-- STORED DATA start --
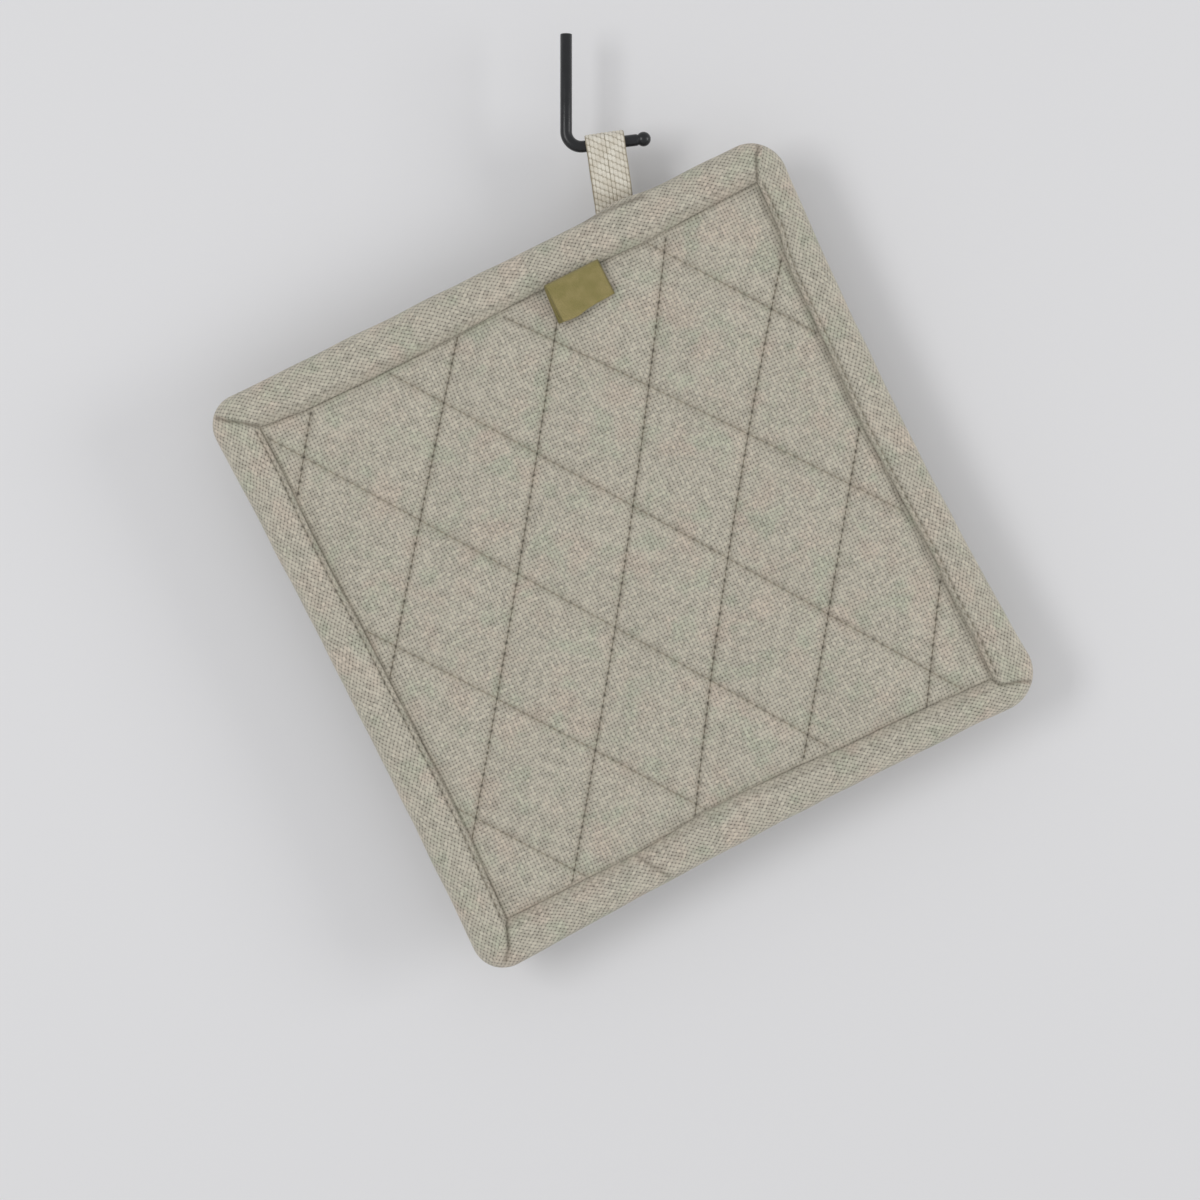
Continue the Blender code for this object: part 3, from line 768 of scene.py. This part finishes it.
def make_binding():
    columns = binding_columns()
    count = len(columns)
    rows = len(across_binding(0.0, 0.012))
    places = np.zeros((count, rows, 3))
    arcs = np.zeros((count, rows))
    needle_dip_and_shade = np.zeros((count, rows))
    painted_crease_shade = np.zeros((count, rows))
    run_length = 0.0
    last_inner = columns[-1][0]
    for i, (inner, outer, side, ridge) in enumerate(columns):
        way = outer - inner
        length = float(np.hypot(*way))
        way = way / length
        run_length += float(np.hypot(*(inner - last_inner)))
        last_inner = inner
        profile = across_binding(ridge, length)
        steps = np.hypot(np.diff(profile[:, 0]), np.diff(profile[:, 1]))
        arc = np.concatenate(([0.0], np.cumsum(steps)))
        arc = arc - arc[2]
        x = inner[0] + way[0] * profile[:, 0]
        z = inner[1] + way[1] * profile[:, 0]
        places[i, :, 0], places[i, :, 1], places[i, :, 2] = x, profile[:, 1], z
        phase = run_length / STITCH_PITCH
        hole = math.exp(-((phase - round(phase)) / 0.17) ** 2)
        stitch_line = EDGE_STITCH_IN * ridge + LIP_STITCH_IN * (1.0 - ridge)
        beside = np.exp(-((profile[:, 0] - stitch_line) / 0.00035) ** 2)
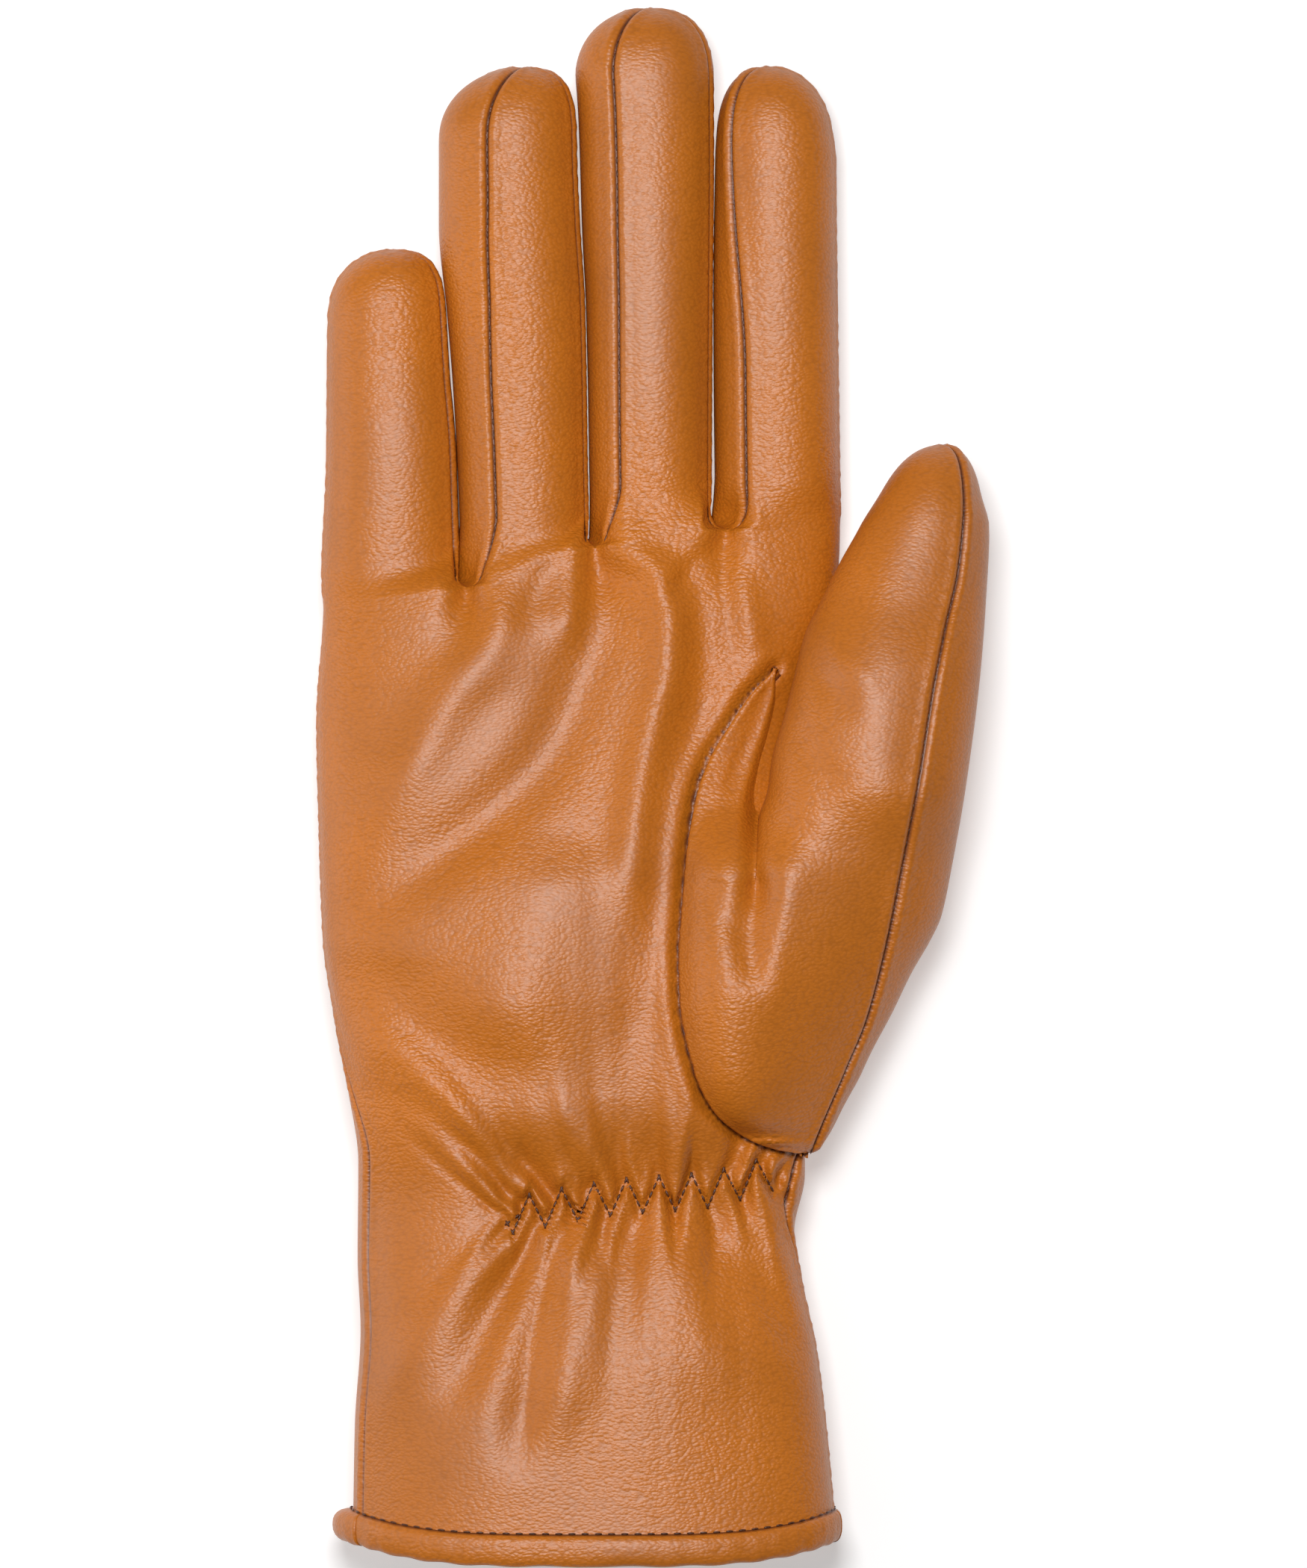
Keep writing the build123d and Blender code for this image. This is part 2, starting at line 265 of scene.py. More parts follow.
def hole_distance(x, y):
    """How far a place on the palm is from the seam round the thumb hole."""
    along = thumb_rows(HOLE_TOP, False)
    x, y = np.broadcast_arrays(x, y)
    return np.hypot(x[..., None] - hole_edge(along), y[..., None] - along).min(-1)


def hole_seam(x, y):
    """The valley in the palm along the seam round the thumb hole."""
    far = hole_distance(x, y)
    return 0.3 * bell((far - 2.4) / 1.2) - 1.2 * bell(far / 0.95)


def back_relief(x, y):
    height = 0.9 * bell((y + 66) / 9) * smooth((x + 46) / 14) * smooth((22 - x) / 12)
    return height + 0.9 * crotch_dips(x, y, BACK_CROTCH_X)


def hand_point(angle, y, relief=True):
    """The hand's surface, angle in degrees from the thumb side over the palm."""
    a = np.radians(angle)
    left, right, top, low = left_edge(y), right_edge(y), palm_height(y), back_height(y)
    above = np.sin(a) >= 0
    exponent = np.where(above, 2 / PALM_ROUND, 2 / BACK_ROUND)
    x = (left + right) / 2 + (right - left) / 2 * power(np.cos(a), exponent)
    middle = low + (top - low) * MIDDLE_SHARE
    reach = np.where(above, top - middle, middle - low)
    z = middle + reach * power(np.sin(a), exponent)
    if relief:
        steep = smooth(np.abs(np.sin(a)) / STEEP)
        z = z + np.where(above, palm_relief(x, y) + hole_seam(x, y), back_relief(x, y)) * steep
    return np.stack(np.broadcast_arrays(x, y, z), -1)


def palm_top(x, y):
    """Height of the palm's surface over a place, without its folds."""
    left, right, top, low = left_edge(y), right_edge(y), palm_height(y), back_height(y)
    share = np.clip(share_across(x, left, right), -0.999, 0.999)
    middle = low + (top - low) * MIDDLE_SHARE
    return middle + (top - middle) * (1 - np.abs(share) ** PALM_ROUND) ** (1 / PALM_ROUND)


def angle_of(x, y, exponent):
    """The angle round the hand of a place on its palm or on its back, in degrees."""
    share = share_across(x, left_edge(y), right_edge(y))
    return float(np.degrees(np.arccos(power(share, exponent / 2))))


# ------------------------------------------------------------------ fingers
ROW = 0.85              # distance from one row of points to the next
ROW_CROWDING = 1.3      # above 1 brings the rows closer together at the finger's root
FINGER_ROUND = 2.25     # roundness across a finger: 2 is an ellipse, more is squarer
TIP_ROUND = 2.3         # the same over its tip


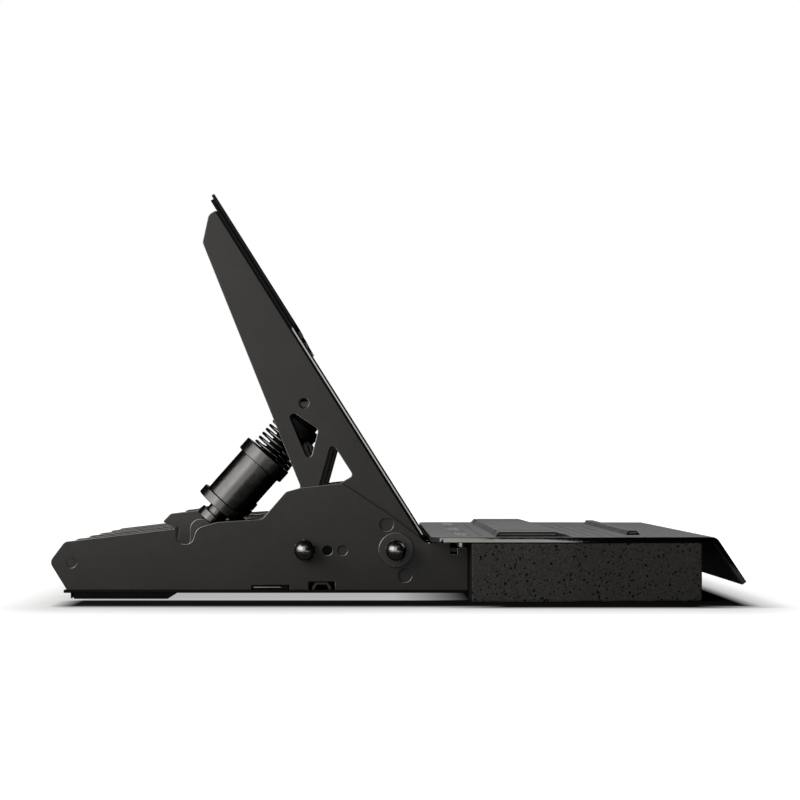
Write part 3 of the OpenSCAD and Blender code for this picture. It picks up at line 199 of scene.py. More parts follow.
def addFloor():
    bpy.ops.mesh.primitive_circle_add(vertices=96, radius=9, fill_type="NGON", location=(0, 0, 0))
    floor = bpy.context.object
    floor.name = "floor"
    paint = bpy.data.materials.new("paleFloorPaintedShadow")
    paint.use_nodes = True
    tree = paint.node_tree
    tree.nodes.clear()
    rays = addNode(tree, "LightPath")
    place = addNode(tree, "TexCoord")
    # the floor's colour and its glow to the camera are painted dark in a ring round the object as its shadow, and
    # the glow is lowered in a wider half shadow
    outer, foamShade, inner, half = [insideBox(tree, place, box) for box in paintedFloorShadow.values()]
    whole = addNode(tree, "Math", {"operation": "MAXIMUM"})
    wire(tree, outer, 0, whole, 0)
    wire(tree, foamShade, 0, whole, 1)
    ring = addNode(tree, "Math", {"operation": "SUBTRACT", "use_clamp": True})
    wire(tree, whole, 0, ring, 0)
    wire(tree, inner, 0, ring, 1)
    around = addNode(tree, "MapRange", values={"To Min": light["floorGlow"], "To Max": light["halfShadowGlow"]})
    wire(tree, half, 0, around, "Value")
    white = addNode(tree, "MapRange", values={"To Max": 0.0})
    wire(tree, ring, 0, white, "Value")
    wire(tree, around, 0, white, "To Min")
    seen = addNode(tree, "Math", {"operation": "MULTIPLY"})
    wire(tree, rays, "Is Camera Ray", seen, 0)
    wire(tree, white, 0, seen, 1)
    reach = addNode(tree, "VectorMath", {"operation": "LENGTH"})
    wire(tree, place, "Object", reach, 0)
    start, glow = light["mirroredNear"]
    far = addNode(tree, "MapRange", values={"From Min": start, "From Max": light["mirroredFar"],
                                            "To Min": glow, "To Max": light["floorGlow"]})
    wire(tree, reach, "Value", far, "Value")
    mirrored = addNode(tree, "Math", {"operation": "MULTIPLY_ADD"})
    wire(tree, rays, "Is Glossy Ray", mirrored, 0)
    wire(tree, far, 0, mirrored, 1)
    wire(tree, seen, 0, mirrored, 2)
    tone = addNode(tree, "Mix", {"data_type": "RGBA"})
    tone.inputs[6].default_value = srgb(light["floorColour"])
    tone.inputs[7].default_value = srgb(light["paintedShadowColour"])
    wire(tree, ring, 0, tone, "Factor")
    matt = addNode(tree, "BsdfDiffuse")
    wire(tree, tone, 2, matt, "Color")
    lit = addNode(tree, "Emission", values={"Color": (1, 1, 1, 1)})
    both = addNode(tree, "AddShader")
    out = addNode(tree, "OutputMaterial")
    wire(tree, mirrored, 0, lit, "Strength")
    wire(tree, matt, 0, both, 0)
    wire(tree, lit, 0, both, 1)
    wire(tree, both, 0, out, "Surface")
    floor.data.materials.append(paint)


def addCards():
    for name, (place, size, turn, brightness) in cards.items():
        cloth = bpy.data.materials.new(name + "Cloth")
        cloth.use_nodes = True
        cloth.node_tree.nodes.clear()
        lit = addNode(cloth.node_tree, "Emission", values={"Color": (1, 1, 1, 1), "Strength": brightness})
        wire(cloth.node_tree, lit, 0, addNode(cloth.node_tree, "OutputMaterial"), "Surface")
        bpy.ops.mesh.primitive_plane_add(size=1, location=place, rotation=[math.radians(a) for a in turn])
        card = bpy.context.object
        card.name = name
        card.scale = (*size, 1)
        card.data.materials.append(cloth)
        card.visible_camera = card.visible_diffuse = card.visible_shadow = card.visible_transmission = False


addCamera()
addSurroundings()
addLamp("left")
addLamp("back")
addFloor()
addCards()
print("camera, lamps and floor done")

# Finishes: grain sizes are real millimetres, read in Object coordinates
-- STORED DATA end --
SHORT PROBLEM: Return each line exactly as written. Any picture gets left out.

OUTPUT FOR THIS EXERCISE:
Continue the Blender code for this object: part 3, from line 768 of scene.py. This part finishes it.
def make_binding():
    columns = binding_columns()
    count = len(columns)
    rows = len(across_binding(0.0, 0.012))
    places = np.zeros((count, rows, 3))
    arcs = np.zeros((count, rows))
    needle_dip_and_shade = np.zeros((count, rows))
    painted_crease_shade = np.zeros((count, rows))
    run_length = 0.0
    last_inner = columns[-1][0]
    for i, (inner, outer, side, ridge) in enumerate(columns):
        way = outer - inner
        length = float(np.hypot(*way))
        way = way / length
        run_length += float(np.hypot(*(inner - last_inner)))
        last_inner = inner
        profile = across_binding(ridge, length)
        steps = np.hypot(np.diff(profile[:, 0]), np.diff(profile[:, 1]))
        arc = np.concatenate(([0.0], np.cumsum(steps)))
        arc = arc - arc[2]
        x = inner[0] + way[0] * profile[:, 0]
        z = inner[1] + way[1] * profile[:, 0]
        places[i, :, 0], places[i, :, 1], places[i, :, 2] = x, profile[:, 1], z
        phase = run_length / STITCH_PITCH
        hole = math.exp(-((phase - round(phase)) / 0.17) ** 2)
        stitch_line = EDGE_STITCH_IN * ridge + LIP_STITCH_IN * (1.0 - ridge)
        beside = np.exp(-((profile[:, 0] - stitch_line) / 0.00035) ** 2)
Keep writing the build123d and Blender code for this image. This is part 2, starting at line 265 of scene.py. More parts follow.
def hole_distance(x, y):
    """How far a place on the palm is from the seam round the thumb hole."""
    along = thumb_rows(HOLE_TOP, False)
    x, y = np.broadcast_arrays(x, y)
    return np.hypot(x[..., None] - hole_edge(along), y[..., None] - along).min(-1)


def hole_seam(x, y):
    """The valley in the palm along the seam round the thumb hole."""
    far = hole_distance(x, y)
    return 0.3 * bell((far - 2.4) / 1.2) - 1.2 * bell(far / 0.95)


def back_relief(x, y):
    height = 0.9 * bell((y + 66) / 9) * smooth((x + 46) / 14) * smooth((22 - x) / 12)
    return height + 0.9 * crotch_dips(x, y, BACK_CROTCH_X)


def hand_point(angle, y, relief=True):
    """The hand's surface, angle in degrees from the thumb side over the palm."""
    a = np.radians(angle)
    left, right, top, low = left_edge(y), right_edge(y), palm_height(y), back_height(y)
    above = np.sin(a) >= 0
    exponent = np.where(above, 2 / PALM_ROUND, 2 / BACK_ROUND)
    x = (left + right) / 2 + (right - left) / 2 * power(np.cos(a), exponent)
    middle = low + (top - low) * MIDDLE_SHARE
    reach = np.where(above, top - middle, middle - low)
    z = middle + reach * power(np.sin(a), exponent)
    if relief:
        steep = smooth(np.abs(np.sin(a)) / STEEP)
        z = z + np.where(above, palm_relief(x, y) + hole_seam(x, y), back_relief(x, y)) * steep
    return np.stack(np.broadcast_arrays(x, y, z), -1)


def palm_top(x, y):
    """Height of the palm's surface over a place, without its folds."""
    left, right, top, low = left_edge(y), right_edge(y), palm_height(y), back_height(y)
    share = np.clip(share_across(x, left, right), -0.999, 0.999)
    middle = low + (top - low) * MIDDLE_SHARE
    return middle + (top - middle) * (1 - np.abs(share) ** PALM_ROUND) ** (1 / PALM_ROUND)


def angle_of(x, y, exponent):
    """The angle round the hand of a place on its palm or on its back, in degrees."""
    share = share_across(x, left_edge(y), right_edge(y))
    return float(np.degrees(np.arccos(power(share, exponent / 2))))


# ------------------------------------------------------------------ fingers
ROW = 0.85              # distance from one row of points to the next
ROW_CROWDING = 1.3      # above 1 brings the rows closer together at the finger's root
FINGER_ROUND = 2.25     # roundness across a finger: 2 is an ellipse, more is squarer
TIP_ROUND = 2.3         # the same over its tip


Write part 3 of the OpenSCAD and Blender code for this picture. It picks up at line 199 of scene.py. More parts follow.
def addFloor():
    bpy.ops.mesh.primitive_circle_add(vertices=96, radius=9, fill_type="NGON", location=(0, 0, 0))
    floor = bpy.context.object
    floor.name = "floor"
    paint = bpy.data.materials.new("paleFloorPaintedShadow")
    paint.use_nodes = True
    tree = paint.node_tree
    tree.nodes.clear()
    rays = addNode(tree, "LightPath")
    place = addNode(tree, "TexCoord")
    # the floor's colour and its glow to the camera are painted dark in a ring round the object as its shadow, and
    # the glow is lowered in a wider half shadow
    outer, foamShade, inner, half = [insideBox(tree, place, box) for box in paintedFloorShadow.values()]
    whole = addNode(tree, "Math", {"operation": "MAXIMUM"})
    wire(tree, outer, 0, whole, 0)
    wire(tree, foamShade, 0, whole, 1)
    ring = addNode(tree, "Math", {"operation": "SUBTRACT", "use_clamp": True})
    wire(tree, whole, 0, ring, 0)
    wire(tree, inner, 0, ring, 1)
    around = addNode(tree, "MapRange", values={"To Min": light["floorGlow"], "To Max": light["halfShadowGlow"]})
    wire(tree, half, 0, around, "Value")
    white = addNode(tree, "MapRange", values={"To Max": 0.0})
    wire(tree, ring, 0, white, "Value")
    wire(tree, around, 0, white, "To Min")
    seen = addNode(tree, "Math", {"operation": "MULTIPLY"})
    wire(tree, rays, "Is Camera Ray", seen, 0)
    wire(tree, white, 0, seen, 1)
    reach = addNode(tree, "VectorMath", {"operation": "LENGTH"})
    wire(tree, place, "Object", reach, 0)
    start, glow = light["mirroredNear"]
    far = addNode(tree, "MapRange", values={"From Min": start, "From Max": light["mirroredFar"],
                                            "To Min": glow, "To Max": light["floorGlow"]})
    wire(tree, reach, "Value", far, "Value")
    mirrored = addNode(tree, "Math", {"operation": "MULTIPLY_ADD"})
    wire(tree, rays, "Is Glossy Ray", mirrored, 0)
    wire(tree, far, 0, mirrored, 1)
    wire(tree, seen, 0, mirrored, 2)
    tone = addNode(tree, "Mix", {"data_type": "RGBA"})
    tone.inputs[6].default_value = srgb(light["floorColour"])
    tone.inputs[7].default_value = srgb(light["paintedShadowColour"])
    wire(tree, ring, 0, tone, "Factor")
    matt = addNode(tree, "BsdfDiffuse")
    wire(tree, tone, 2, matt, "Color")
    lit = addNode(tree, "Emission", values={"Color": (1, 1, 1, 1)})
    both = addNode(tree, "AddShader")
    out = addNode(tree, "OutputMaterial")
    wire(tree, mirrored, 0, lit, "Strength")
    wire(tree, matt, 0, both, 0)
    wire(tree, lit, 0, both, 1)
    wire(tree, both, 0, out, "Surface")
    floor.data.materials.append(paint)


def addCards():
    for name, (place, size, turn, brightness) in cards.items():
        cloth = bpy.data.materials.new(name + "Cloth")
        cloth.use_nodes = True
        cloth.node_tree.nodes.clear()
        lit = addNode(cloth.node_tree, "Emission", values={"Color": (1, 1, 1, 1), "Strength": brightness})
        wire(cloth.node_tree, lit, 0, addNode(cloth.node_tree, "OutputMaterial"), "Surface")
        bpy.ops.mesh.primitive_plane_add(size=1, location=place, rotation=[math.radians(a) for a in turn])
        card = bpy.context.object
        card.name = name
        card.scale = (*size, 1)
        card.data.materials.append(cloth)
        card.visible_camera = card.visible_diffuse = card.visible_shadow = card.visible_transmission = False


addCamera()
addSurroundings()
addLamp("left")
addLamp("back")
addFloor()
addCards()
print("camera, lamps and floor done")

# Finishes: grain sizes are real millimetres, read in Object coordinates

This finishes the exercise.